5 Funny things I know now, but didn't know then...

If no one ever tells you about something, you're likely not going to find out about it until after you probably should know better.  It happens.  You'll get what I mean when you read this...   Please feel free to add your own!

  1. When I used to hear marathon times when I was younger, I'd always thing, "Wow...  4 hours.. that's way longer than I could ever run."  But, I knew that logic dictated that if you ran faster, it would take less time.  Time being the bottleneck there, I imagined that if you just ran the marathon really really fast... like as fast as you could, it would be a lot easier to finish, because it would take so much less time.  Why was everyone just jogging?  How come no one has ever tried this??
  2. One time my mom noticed my hands at dinner when I was like eight.  She said, "Wow, you have really slender fingers!  You should be a pianist!"   If you say pianist too quickly to an eight year old boy who had never heard the word, they think it has something to do with their little boy parts.   I was so embarrassed...   What could my mom be thinking of at the dinner table that slender fingers could be an advantage for?   "A what!?!"   Oh...  pi-an-ist.
  3. There are no male cows.   There are no female bulls.  I thought that cows and bulls were seperate animals until my senior year of high schoool.  Male and female cows.  Male and female bulls.  Makes perfect sense to a city kid.
  4. My first grade teacher, Sister Ann, told us that you couldn't digest gum and fingernails, so you shouldn't swallow either.  Wow... couldn't digest it at all?  Jeez.  I imagined that if you didn't know better, eventually, they'd have to surgically remove this big gum and fingernail ball from your stomach, and that the gum and fingernail ball was the most disgusting object I could ever conceive of.

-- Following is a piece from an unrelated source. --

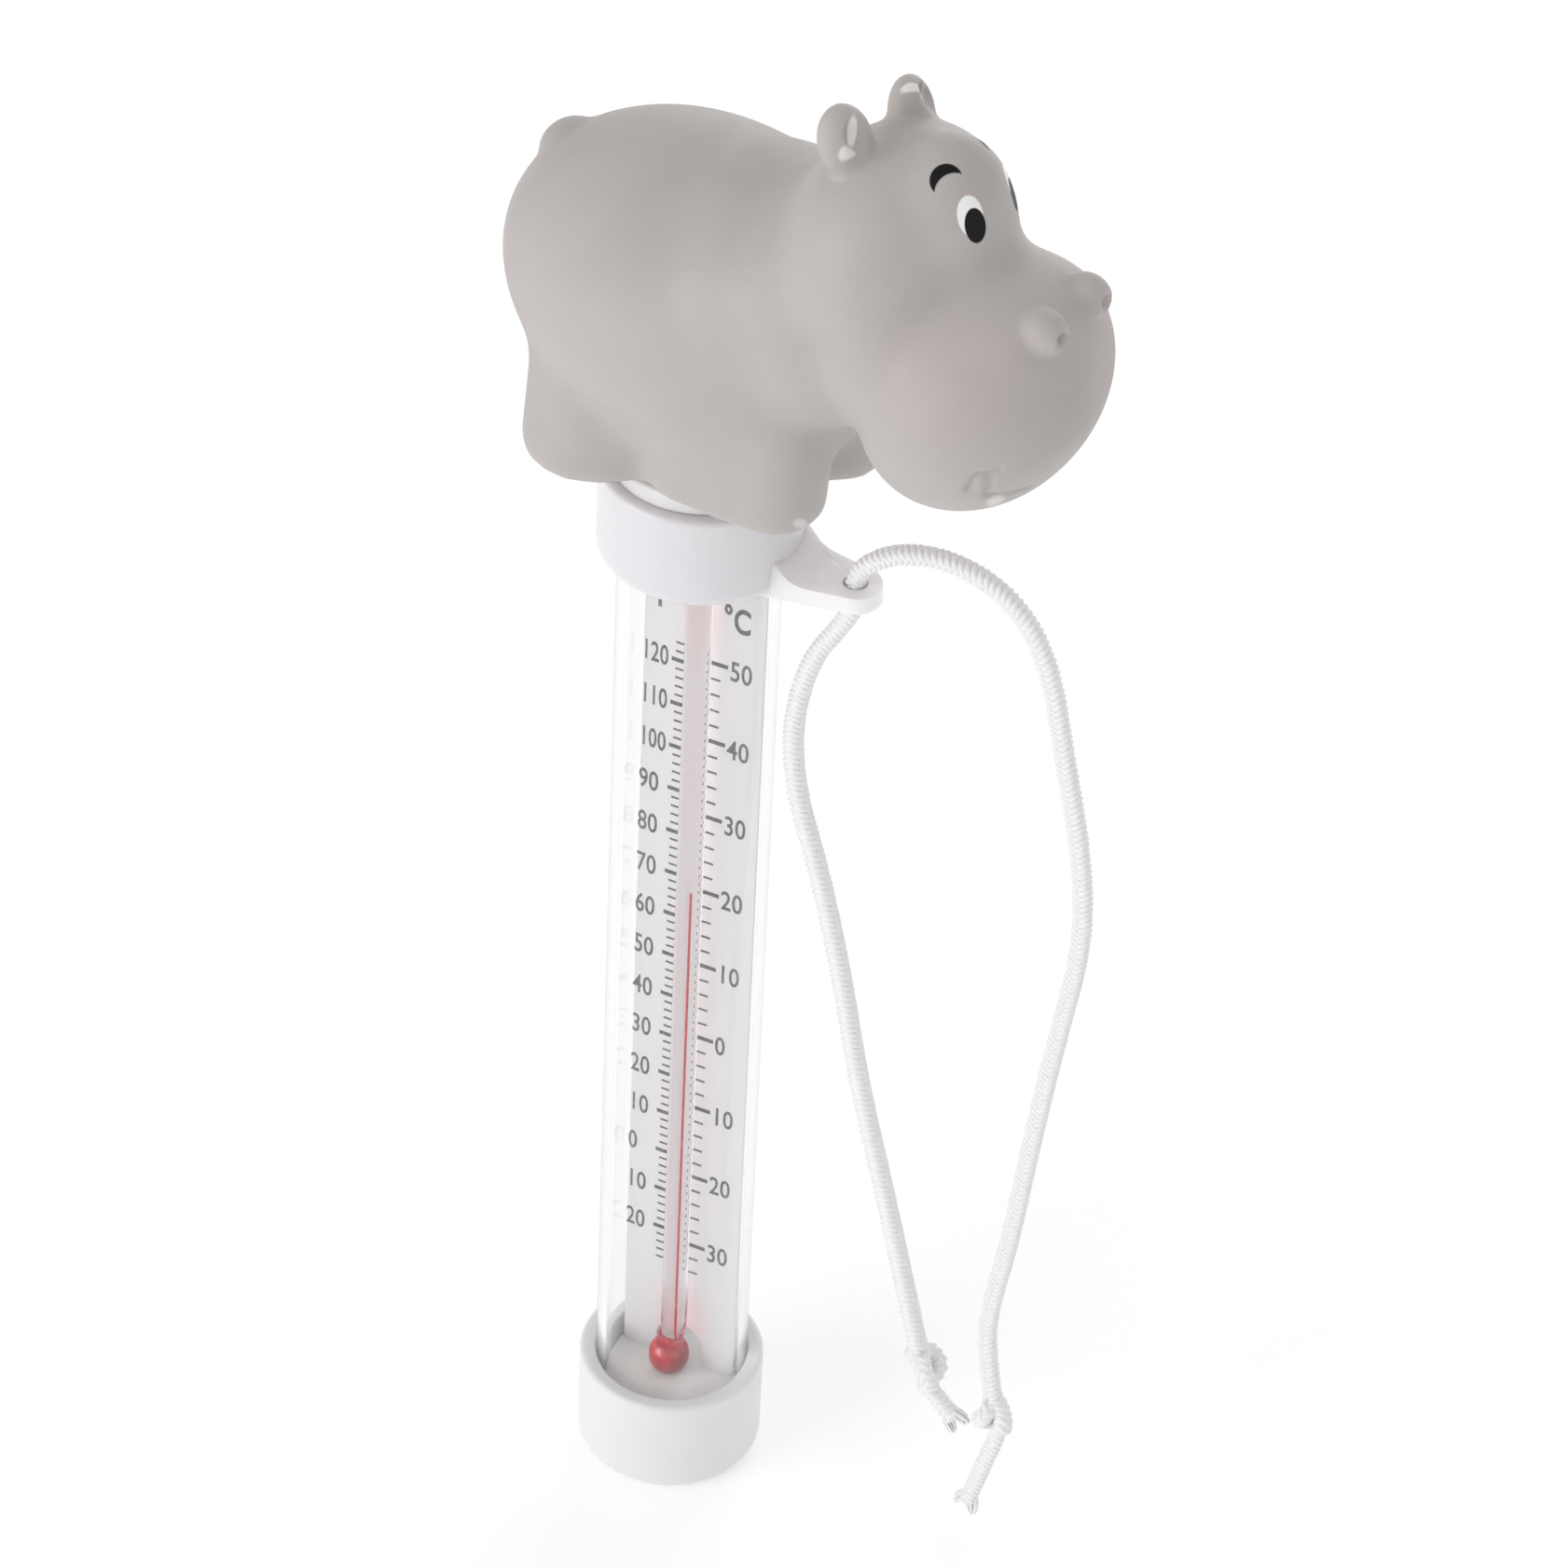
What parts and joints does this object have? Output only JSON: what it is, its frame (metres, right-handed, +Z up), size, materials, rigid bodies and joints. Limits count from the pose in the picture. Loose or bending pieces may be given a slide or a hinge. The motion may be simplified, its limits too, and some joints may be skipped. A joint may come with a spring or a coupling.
{
  "type": "floating pool thermometer",
  "caption": "Floating pool thermometer: clear tube with printed scale and red spirit stem, weighted cap, tether lug with braided cord, and a turning vinyl hippo on top.",
  "frame": {"origin": "centre of the bottom cap's flat underside, on the tube's axis", "axes": "+Z up along the tube's axis, +X the way the hippo faces at rest, the printed scale faces -Y"},
  "size_m": [0.0797, 0.0376, 0.225],
  "materials": {
    "white_cap": "plain white moulded plastic, satin",
    "white_collar": "white moulded plastic with a faint cool cast, semi-gloss",
    "frosted_plug": "slightly translucent white plastic",
    "clear_plastic": "clear polished plastic tube",
    "scale_white": "white printed plate with dark grey marks",
    "stem_glass": "clear drawn glass",
    "red_spirit": "red dyed spirit",
    "steel": "plain turned steel",
    "spring_steel": "stamped spring steel",
    "clear_rubber": "pale soft rubber",
    "white_foam": "pale closed-cell foam",
    "grey_vinyl": "soft matte warm-grey vinyl with painted details",
    "white_braid": "white braided polyester cord"
  },
  "bodies": {
    "float": {"bottom_cap": "white_cap", "bottom_gasket": "clear_rubber", "ballast_slug": "steel", "bulb_cushion": "white_foam", "clear_tube": "clear_plastic", "scale_plate": "scale_white", "glass_stem": "stem_glass", "bulb_spirit": "red_spirit", "spirit_column": "red_spirit", "top_bung": "clear_rubber", "tether_collar": "white_collar", "tether_cord_lower": "white_braid", "tether_cord_upper": "white_braid", "cord_knot_lower": "white_braid", "cord_knot_upper": "white_braid"},
    "figure": {"hippo_figure": "grey_vinyl", "turning_plug": "frosted_plug", "plug_clip": "spring_steel"},
    "meniscus": {"spirit_meniscus": "red_spirit"}
  },
  "joints": [
    {"name": "figure_turn", "type": "hinge", "parent": "float", "child": "figure", "pos_m": [0, 0, 0.1632], "axis": [0, 0, 1], "continuous": true},
    {"name": "spirit_rise", "type": "slide", "parent": "float", "child": "meniscus", "axis": [0, 0, 1], "range_m": [-0.0622, 0.0348], "deforming": ["spirit_column"]}
  ]
}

  5. When I was like 10 or 11 and dating and liking girls started to become a topic of conversation, I was really confused about something.  In Bensonhurst, Brooklyn, people used to call making out "going with."   No, not like the 50's version of dating or seeing each other as in "they're going with each other"...  I mean, literally the act of making out was "going with".   A boy and a girl would take a walk around the block and we'd be all dying to know if they "went with each other."   The problem was that I didn't really know what exactly we were referring to.  I mean, I knew about a kiss and I had some loose conception of what sex was... but anything that fell anywhere in between... no clue.   Where the hell were all these people going?  Where they having sex?  The funniest thing was that, in the seventh grade, the first time I ever really went with someone (which turned out to just be some open mouth and a bit of tongue) I told my friend about it and he goes, "And you guys were naked!?"    Apparently I wasn't the only one that didn't know what the deal was either.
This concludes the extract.